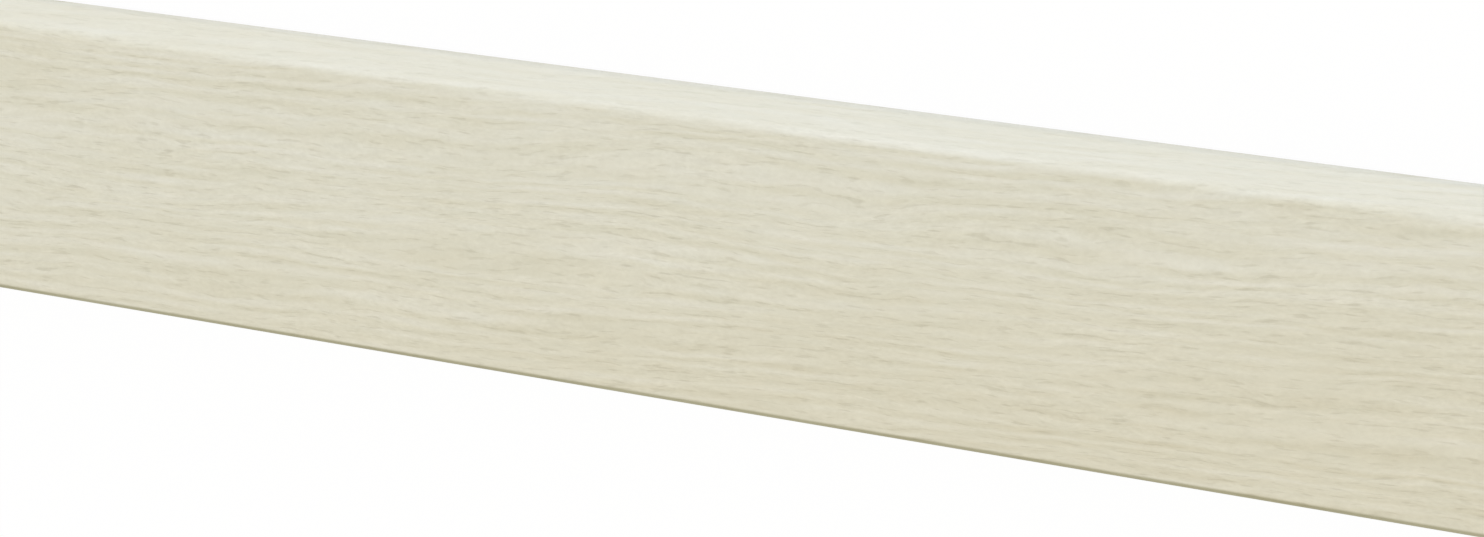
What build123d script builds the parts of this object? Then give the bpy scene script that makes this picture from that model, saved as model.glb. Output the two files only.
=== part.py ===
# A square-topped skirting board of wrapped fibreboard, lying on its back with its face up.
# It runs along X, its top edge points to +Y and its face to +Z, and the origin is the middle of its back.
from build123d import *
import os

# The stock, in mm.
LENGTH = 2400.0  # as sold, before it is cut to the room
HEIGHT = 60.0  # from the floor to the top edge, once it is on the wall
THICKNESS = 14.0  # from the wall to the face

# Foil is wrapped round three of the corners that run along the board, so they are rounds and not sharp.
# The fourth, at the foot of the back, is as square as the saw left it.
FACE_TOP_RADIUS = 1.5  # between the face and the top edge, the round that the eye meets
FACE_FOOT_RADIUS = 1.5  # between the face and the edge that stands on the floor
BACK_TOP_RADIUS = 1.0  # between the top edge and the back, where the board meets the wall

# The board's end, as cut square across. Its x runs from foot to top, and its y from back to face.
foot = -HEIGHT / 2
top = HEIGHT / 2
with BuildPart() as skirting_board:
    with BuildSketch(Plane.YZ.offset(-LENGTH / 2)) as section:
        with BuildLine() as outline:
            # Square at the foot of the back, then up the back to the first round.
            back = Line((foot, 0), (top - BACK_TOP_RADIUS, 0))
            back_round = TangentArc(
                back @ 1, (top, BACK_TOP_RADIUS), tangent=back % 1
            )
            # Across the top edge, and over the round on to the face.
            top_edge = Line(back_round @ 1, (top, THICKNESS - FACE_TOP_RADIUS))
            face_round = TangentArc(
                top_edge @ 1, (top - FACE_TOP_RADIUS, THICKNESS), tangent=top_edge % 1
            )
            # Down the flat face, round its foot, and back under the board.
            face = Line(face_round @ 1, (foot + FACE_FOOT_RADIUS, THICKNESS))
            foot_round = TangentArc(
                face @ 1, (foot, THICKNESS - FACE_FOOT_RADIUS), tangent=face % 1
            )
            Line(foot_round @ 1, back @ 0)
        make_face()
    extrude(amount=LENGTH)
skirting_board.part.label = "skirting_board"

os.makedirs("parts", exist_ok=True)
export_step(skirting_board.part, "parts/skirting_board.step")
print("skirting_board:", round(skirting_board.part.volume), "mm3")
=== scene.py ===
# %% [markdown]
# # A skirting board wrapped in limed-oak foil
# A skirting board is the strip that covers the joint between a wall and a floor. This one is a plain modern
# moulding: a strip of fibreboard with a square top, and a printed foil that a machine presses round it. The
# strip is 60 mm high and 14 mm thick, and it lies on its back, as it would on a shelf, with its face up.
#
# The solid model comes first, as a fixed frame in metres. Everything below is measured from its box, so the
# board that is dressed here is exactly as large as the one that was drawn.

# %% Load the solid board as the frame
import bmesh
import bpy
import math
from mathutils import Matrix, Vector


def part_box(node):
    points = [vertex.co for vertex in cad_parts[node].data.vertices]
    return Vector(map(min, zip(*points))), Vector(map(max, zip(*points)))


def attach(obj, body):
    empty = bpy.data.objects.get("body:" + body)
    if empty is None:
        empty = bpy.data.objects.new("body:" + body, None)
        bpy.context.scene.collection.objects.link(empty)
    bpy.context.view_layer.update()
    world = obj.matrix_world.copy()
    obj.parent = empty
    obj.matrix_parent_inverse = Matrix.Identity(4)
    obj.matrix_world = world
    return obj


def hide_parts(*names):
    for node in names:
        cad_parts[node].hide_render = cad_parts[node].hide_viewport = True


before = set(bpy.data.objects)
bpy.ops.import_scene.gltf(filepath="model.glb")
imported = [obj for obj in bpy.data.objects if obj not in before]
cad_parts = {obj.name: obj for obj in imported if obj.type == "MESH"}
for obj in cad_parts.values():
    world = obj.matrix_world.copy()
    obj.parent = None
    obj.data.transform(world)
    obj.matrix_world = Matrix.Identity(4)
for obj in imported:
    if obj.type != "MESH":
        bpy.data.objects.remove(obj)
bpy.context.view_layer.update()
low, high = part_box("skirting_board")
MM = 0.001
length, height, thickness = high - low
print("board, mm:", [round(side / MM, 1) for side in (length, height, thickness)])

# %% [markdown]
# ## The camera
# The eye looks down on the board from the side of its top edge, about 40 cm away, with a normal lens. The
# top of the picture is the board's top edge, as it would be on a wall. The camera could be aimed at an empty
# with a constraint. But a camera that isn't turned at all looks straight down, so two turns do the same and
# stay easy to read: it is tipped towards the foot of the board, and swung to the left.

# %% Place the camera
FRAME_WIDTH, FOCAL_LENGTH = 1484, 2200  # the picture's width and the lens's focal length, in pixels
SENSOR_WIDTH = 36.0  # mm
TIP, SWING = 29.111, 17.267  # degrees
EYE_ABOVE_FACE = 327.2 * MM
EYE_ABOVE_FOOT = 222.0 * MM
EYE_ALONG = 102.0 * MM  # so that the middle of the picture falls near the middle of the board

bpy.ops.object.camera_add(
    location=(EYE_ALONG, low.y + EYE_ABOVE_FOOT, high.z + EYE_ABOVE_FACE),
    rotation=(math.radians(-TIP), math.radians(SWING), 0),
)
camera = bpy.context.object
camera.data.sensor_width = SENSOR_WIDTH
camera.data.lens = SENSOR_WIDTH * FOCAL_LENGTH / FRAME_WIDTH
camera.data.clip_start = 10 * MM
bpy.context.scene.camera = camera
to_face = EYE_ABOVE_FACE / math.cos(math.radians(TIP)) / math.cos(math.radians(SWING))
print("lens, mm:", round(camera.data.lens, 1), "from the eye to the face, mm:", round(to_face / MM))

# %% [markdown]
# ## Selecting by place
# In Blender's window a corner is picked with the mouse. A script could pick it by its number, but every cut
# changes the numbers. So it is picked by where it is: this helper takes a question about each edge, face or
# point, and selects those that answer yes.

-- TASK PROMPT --
From the first line of the data above to the line holding "THICKNESS = 14.0", reproduce each line exactly; emit no other lines.

-- RESPONSE TO THIS EXERCISE --
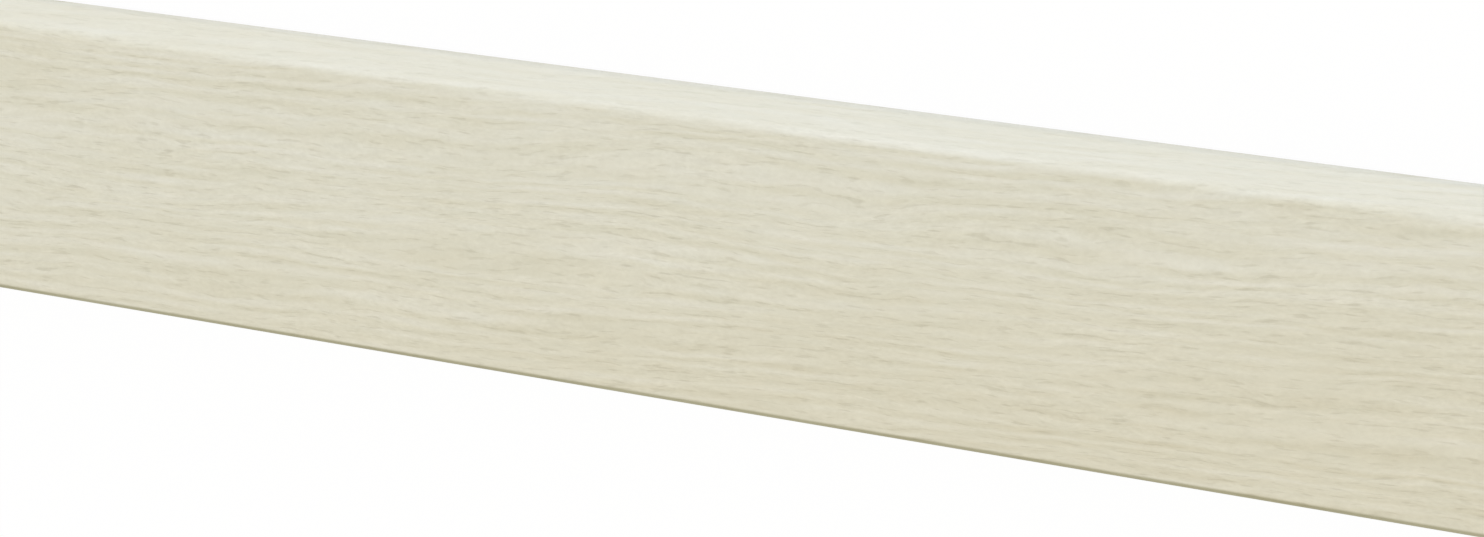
What build123d script builds the parts of this object? Then give the bpy scene script that makes this picture from that model, saved as model.glb. Output the two files only.
=== part.py ===
# A square-topped skirting board of wrapped fibreboard, lying on its back with its face up.
# It runs along X, its top edge points to +Y and its face to +Z, and the origin is the middle of its back.
from build123d import *
import os

# The stock, in mm.
LENGTH = 2400.0  # as sold, before it is cut to the room
HEIGHT = 60.0  # from the floor to the top edge, once it is on the wall
THICKNESS = 14.0  # from the wall to the face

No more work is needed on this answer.